_What to produce_
All of the data needs to be repeated exactly.

--- START Given information ---

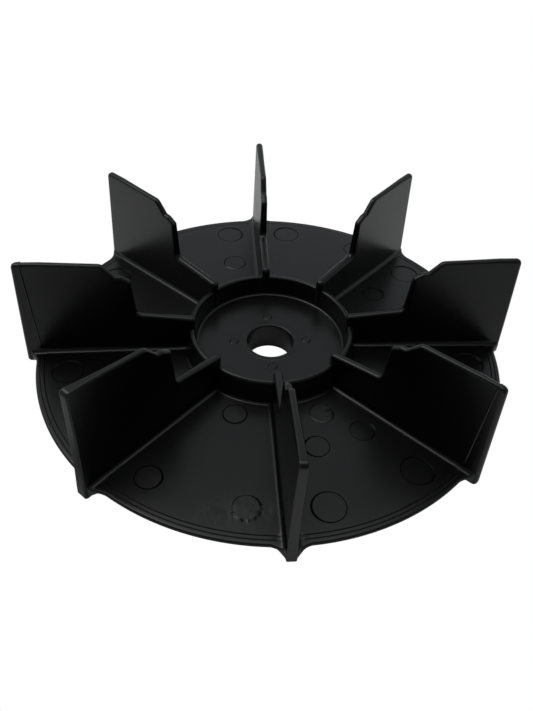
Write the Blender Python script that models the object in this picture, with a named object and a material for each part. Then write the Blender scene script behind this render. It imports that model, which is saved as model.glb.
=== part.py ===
"""Blower motor wheel: a round back plate with a recessed hub and straight radial blades.

Metres, +Z up along the shaft axis. The origin is the centre of the shaft bore at the
hub's lower face. Blade 1 points to -Y, and the others follow counter-clockwise seen
from above. The wheel is one plastic moulding. It is modelled as separate solids, split
where its features meet, with a SPLIT_GAP between them.
"""

import math

import bmesh
import bpy

MM = 0.001

# Driving dimensions of the wheel.
PLATE_RADIUS = 63.5 * MM
BORE_RADIUS = 6.35 * MM
BLADE_COUNT = 8
PLATE_BASE_Z = 5.4 * MM
BLADE_HEIGHT = 28.8 * MM
SPLIT_GAP = 0.3 * MM

# Back plate: flat underneath, its top drafted down towards the rim.
PLATE_THICK_AT_HUB = 1.7 * MM
PLATE_THICK_AT_RIM = 1.1 * MM
RIM_ROUNDING = 0.5 * MM
TIP_OVERHANG = 2.6 * MM
LUG_DEPTH = 2.0 * MM
LUG_HALF_WIDTH = 1.3 * MM
LUG_WALL_DRAFT = 0.25 * MM
LUG_FLARE = 2.8 * MM
LUG_INNER_RADIUS = PLATE_RADIUS - 3.0 * MM
LUG_RAMP = 1.0 * MM

# Hub: a collar around a sunk web, with a thick boss that holds the bore.
WEB_THICK = 2.5 * MM
COLLAR_HEIGHT = 8.55 * MM
COLLAR_FOOT_INNER = 20.65 * MM
COLLAR_FOOT_OUTER = 23.3 * MM
COLLAR_TOP_INNER = 21.0 * MM
COLLAR_TOP_OUTER = 22.5 * MM
COLLAR_TOP_ROUNDING = 0.45 * MM
BOSS_RADIUS = 13.65 * MM
BORE_CHAMFER = 0.5 * MM
BOSS_EDGE_CHAMFER = 0.6 * MM

# Blade: a tall vane, stepped down at its inner edge to a low rib.
VANE_INNER_RADIUS = 35.9 * MM
VANE_SHOULDER = (36.8 * MM, 23.8 * MM)
VANE_LEDGE_INNER = (39.1 * MM, 25.3 * MM)
VANE_LEDGE_OUTER = (40.7 * MM, 25.6 * MM)
VANE_TOP_INNER_RADIUS = 43.7 * MM
VANE_TOP_OUTER_RADIUS = 64.1 * MM
STEP_HEIGHT = 13.2 * MM
RIB_INNER_RADIUS = 20.95 * MM
RIB_INNER_HEIGHT = 11.4 * MM
BLADE_HALF_FOOT = 1.36 * MM
BLADE_HALF_TOP = 0.68 * MM

TURNED_STEPS = 96
ARC_STEPS = 4
COLUMNS_BETWEEN_LUGS = 9

PLASTIC_COLOUR = (0.02, 0.02, 0.021, 1.0)


def clear_scene():
    for obj in list(bpy.data.objects):
        bpy.data.objects.remove(obj, do_unlink=True)


def make_plastic(name, roughness):
    material = bpy.data.materials.new(name)
    material.use_nodes = True
    shader = material.node_tree.nodes["Principled BSDF"]
    shader.inputs["Base Color"].default_value = PLASTIC_COLOUR
    shader.inputs["Roughness"].default_value = roughness
    shader.inputs["Metallic"].default_value = 0.0
    return material


def mesh_from(builder, name, material, sharp_angle=math.radians(30)):
    bmesh.ops.recalc_face_normals(builder, faces=builder.faces)
    mesh = bpy.data.meshes.new(name)
    builder.to_mesh(mesh)
    builder.free()
    mesh.materials.append(material)
    mesh.shade_smooth()
    mesh.set_sharp_from_angle(angle=sharp_angle)
    return mesh


def place(name, mesh, parent, angle=0.0):
    obj = bpy.data.objects.new(name, mesh)
    bpy.context.collection.objects.link(obj)
    obj.parent = parent
    obj.rotation_euler.z = angle
    return obj


def rounded_outline(corners):
    """Points of a closed outline whose corners are (x, z, rounding radius)."""
    points = []
    for index, (x, z, radius) in enumerate(corners):
        if radius == 0:
            points.append((x, z))
            continue
        before = corners[index - 1]
        after = corners[(index + 1) % len(corners)]
        to_before = unit(before[0] - x, before[1] - z)
        to_after = unit(after[0] - x, after[1] - z)
        dot = to_before[0] * to_after[0] + to_before[1] * to_after[1]
        half_angle = math.acos(dot) / 2
        middle = unit(to_before[0] + to_after[0], to_before[1] + to_after[1])
        reach = radius / math.sin(half_angle)
        centre = (x + middle[0] * reach, z + middle[1] * reach)
        tangent = radius / math.tan(half_angle)
        start = (x + to_before[0] * tangent, z + to_before[1] * tangent)
        end = (x + to_after[0] * tangent, z + to_after[1] * tangent)
        points += arc_between(centre, start, end)
    return points


def unit(x, z):
    length = math.hypot(x, z)
    return x / length, z / length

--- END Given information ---

_Answer to this problem_
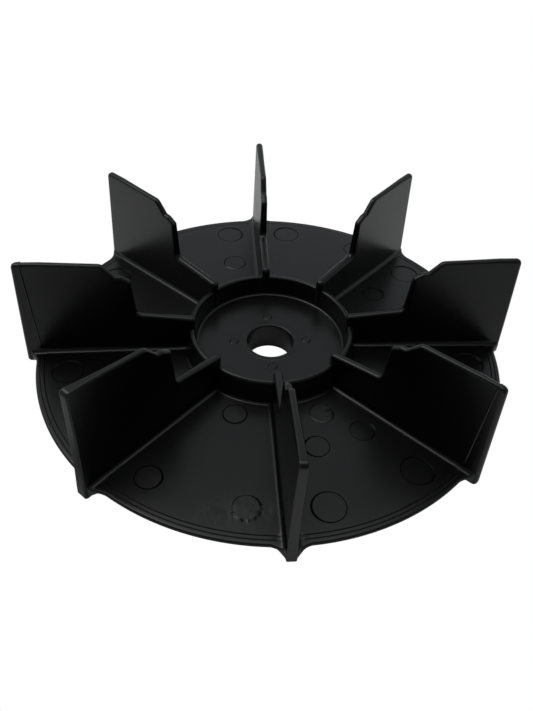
Write the Blender Python script that models the object in this picture, with a named object and a material for each part. Then write the Blender scene script behind this render. It imports that model, which is saved as model.glb.
=== part.py ===
"""Blower motor wheel: a round back plate with a recessed hub and straight radial blades.

Metres, +Z up along the shaft axis. The origin is the centre of the shaft bore at the
hub's lower face. Blade 1 points to -Y, and the others follow counter-clockwise seen
from above. The wheel is one plastic moulding. It is modelled as separate solids, split
where its features meet, with a SPLIT_GAP between them.
"""

import math

import bmesh
import bpy

MM = 0.001

# Driving dimensions of the wheel.
PLATE_RADIUS = 63.5 * MM
BORE_RADIUS = 6.35 * MM
BLADE_COUNT = 8
PLATE_BASE_Z = 5.4 * MM
BLADE_HEIGHT = 28.8 * MM
SPLIT_GAP = 0.3 * MM

# Back plate: flat underneath, its top drafted down towards the rim.
PLATE_THICK_AT_HUB = 1.7 * MM
PLATE_THICK_AT_RIM = 1.1 * MM
RIM_ROUNDING = 0.5 * MM
TIP_OVERHANG = 2.6 * MM
LUG_DEPTH = 2.0 * MM
LUG_HALF_WIDTH = 1.3 * MM
LUG_WALL_DRAFT = 0.25 * MM
LUG_FLARE = 2.8 * MM
LUG_INNER_RADIUS = PLATE_RADIUS - 3.0 * MM
LUG_RAMP = 1.0 * MM

# Hub: a collar around a sunk web, with a thick boss that holds the bore.
WEB_THICK = 2.5 * MM
COLLAR_HEIGHT = 8.55 * MM
COLLAR_FOOT_INNER = 20.65 * MM
COLLAR_FOOT_OUTER = 23.3 * MM
COLLAR_TOP_INNER = 21.0 * MM
COLLAR_TOP_OUTER = 22.5 * MM
COLLAR_TOP_ROUNDING = 0.45 * MM
BOSS_RADIUS = 13.65 * MM
BORE_CHAMFER = 0.5 * MM
BOSS_EDGE_CHAMFER = 0.6 * MM

# Blade: a tall vane, stepped down at its inner edge to a low rib.
VANE_INNER_RADIUS = 35.9 * MM
VANE_SHOULDER = (36.8 * MM, 23.8 * MM)
VANE_LEDGE_INNER = (39.1 * MM, 25.3 * MM)
VANE_LEDGE_OUTER = (40.7 * MM, 25.6 * MM)
VANE_TOP_INNER_RADIUS = 43.7 * MM
VANE_TOP_OUTER_RADIUS = 64.1 * MM
STEP_HEIGHT = 13.2 * MM
RIB_INNER_RADIUS = 20.95 * MM
RIB_INNER_HEIGHT = 11.4 * MM
BLADE_HALF_FOOT = 1.36 * MM
BLADE_HALF_TOP = 0.68 * MM

TURNED_STEPS = 96
ARC_STEPS = 4
COLUMNS_BETWEEN_LUGS = 9

PLASTIC_COLOUR = (0.02, 0.02, 0.021, 1.0)


def clear_scene():
    for obj in list(bpy.data.objects):
        bpy.data.objects.remove(obj, do_unlink=True)


def make_plastic(name, roughness):
    material = bpy.data.materials.new(name)
    material.use_nodes = True
    shader = material.node_tree.nodes["Principled BSDF"]
    shader.inputs["Base Color"].default_value = PLASTIC_COLOUR
    shader.inputs["Roughness"].default_value = roughness
    shader.inputs["Metallic"].default_value = 0.0
    return material


def mesh_from(builder, name, material, sharp_angle=math.radians(30)):
    bmesh.ops.recalc_face_normals(builder, faces=builder.faces)
    mesh = bpy.data.meshes.new(name)
    builder.to_mesh(mesh)
    builder.free()
    mesh.materials.append(material)
    mesh.shade_smooth()
    mesh.set_sharp_from_angle(angle=sharp_angle)
    return mesh


def place(name, mesh, parent, angle=0.0):
    obj = bpy.data.objects.new(name, mesh)
    bpy.context.collection.objects.link(obj)
    obj.parent = parent
    obj.rotation_euler.z = angle
    return obj


def rounded_outline(corners):
    """Points of a closed outline whose corners are (x, z, rounding radius)."""
    points = []
    for index, (x, z, radius) in enumerate(corners):
        if radius == 0:
            points.append((x, z))
            continue
        before = corners[index - 1]
        after = corners[(index + 1) % len(corners)]
        to_before = unit(before[0] - x, before[1] - z)
        to_after = unit(after[0] - x, after[1] - z)
        dot = to_before[0] * to_after[0] + to_before[1] * to_after[1]
        half_angle = math.acos(dot) / 2
        middle = unit(to_before[0] + to_after[0], to_before[1] + to_after[1])
        reach = radius / math.sin(half_angle)
        centre = (x + middle[0] * reach, z + middle[1] * reach)
        tangent = radius / math.tan(half_angle)
        start = (x + to_before[0] * tangent, z + to_before[1] * tangent)
        end = (x + to_after[0] * tangent, z + to_after[1] * tangent)
        points += arc_between(centre, start, end)
    return points


def unit(x, z):
    length = math.hypot(x, z)
    return x / length, z / length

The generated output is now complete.